Sunday, October 16, 2011

PENCITRAAN LEMBAGA PENEGAK HUKUM DAN KPK





Begitu banyaknya kasus pelanggaran hukum yang terjadi di Indonesia, hingga kasus-kasus tersebut terbiasa terdengar ditelinga kita. Demikian pula kasus-kasus korupsi yang marak muncul dipermukaan. Wacana pemberantasan korupsi yang dijanjikan oleh para pemimpin bangsa pun belum terealisasikan secara holistik. Senjata utama pemerintah yang terletak pada Lembaga Penegak Hukum dan KPK belum pula mampu menjawab itu semua. Kesan yang ada malah banyak penegak hukum yang terlibat dalam kasus korupsi tersebut.
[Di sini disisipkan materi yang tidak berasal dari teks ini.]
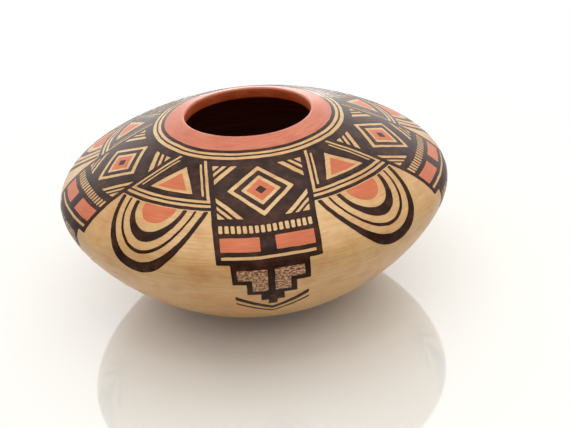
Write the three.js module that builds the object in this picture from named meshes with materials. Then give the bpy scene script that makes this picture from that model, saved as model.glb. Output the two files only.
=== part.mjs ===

Pemberitaan  media yang fokus terhadap kasus Gayus dan penanganannya memang sangat membuat publik geram dan bosan akan kasus yang tidak kunjung usai. Penanganan yang terkesan lamban, berbelit-belit dan memakan banyak waktu membuat kepercayaan publik semakin menurun. Meskipun sudah sejak lama kepercayaan tersebut luntur oleh ketidak beresan beragam kasus yang ditangani penegak hukum Indonesia.
Rendahnya tingkat kepercaan publik terhadap penanganan kasus oleh penegak hukum menuntut solusi yang harus disegerakan. Peran “pahlawan pemberantas korupsi” yang harapannya hadir dan menyelesaikan segudang kasus korupsi yang mengakar di dalam kubu pemerintah itu sendiri pun belum mampu dijalankan oleh KPK. Hal ini di perparah oleh kasus Bibit-Chandra dalam Komisi Pemberantasan Korupsi ini.
Kinerja para penegak hukum yang tidak memuaskan menjadi faktor utama rendahnya tingkat kepercayaan publik. Kasus-kasus seperti penyuapan pihak kejaksaan, Cirus Niaga, Bank Century, Susno Duaji sampai Gayus menjadi catatan buruk tersendiri bagi penegak hukum bangsa ini. Pasalnya, bukan hanya proses penanganannya yang lamban, namun juga beberapa temuan mengindikasikan keterbibatan penegak hukum di dalamnya.
Posisi KPK sebagai lembaga otonom yang khusus menangani korupsi, harapannya memiliki andil lebih tinggi dibanding kepolisian dan kejaksaan. Sejarah kelam kejaksaan dan kepolisian terkait keterlibatan lembaga tersebut dalam kasus-kasus korupsi menjadi nalar tersendiri agar KPK-lah yang harus memutuskan rantai korupsi para petinggi bangsa. Kewenangan untuk menangani kasus-kasus korupsi dijamin oleh Undang-Undang Nomor 30 Tahun 2002 tentang KPK. Untuk itu KPK mempunyai hak dan wewenang untuk menyelesaikan kasus tersebut.
Ya, tidak dapat kita dipungkiri bersama juga bahwa Lembaga Penegak Hukum (kepolisian dan kejaksaan) merupakan lembaga bentukan Presiden. Dan ketika ada masalah di dalamnya, cara paling aman untuk mempertahankan kredibelitas seorang Kepala Negara adalah membenahinya, bukan malah melemparkan tanggungjawab mereka sepenuhnya pada KPK. Posisi Lembaga Penegak Hukum yang berada langsung dibawah garis kordinasi Presiden, menuntut peran-peran penting dalam penyelesaian kasus-kasus yang menjadi momok bangsa ini, korupsi.
Melihat realita dan tantangan yang ada, kedepannya bukan saling tarik-ulur tanggungjawab dan wewenang antara lembaga penegak hukum dan KPK, namun sebuah kerjasama “apik” dan terstruktur  yang harapannya akan mereka munculkan. Sinergi yang dapat menjawab semua tantangan kasus-kasus korupsi bangsa ini. Sehingga pada akhirnya pencitraan perbaikan hukum akan dibawa oleh lembaga penegak hukum dan KPK. Hal ini didasarkan pada peran-peran strategis masyarakat dalam menyelesaikan kasus-kasus korupsi hanya dapat dijalankan dengan baik ketika kepercayaan terhadap para penegak hukum ini muncul. Untuk itulah pencitaan perbaikan hukum harus secepatnya dibangun oleh Lembaga Penegak Hukum dan  KPK.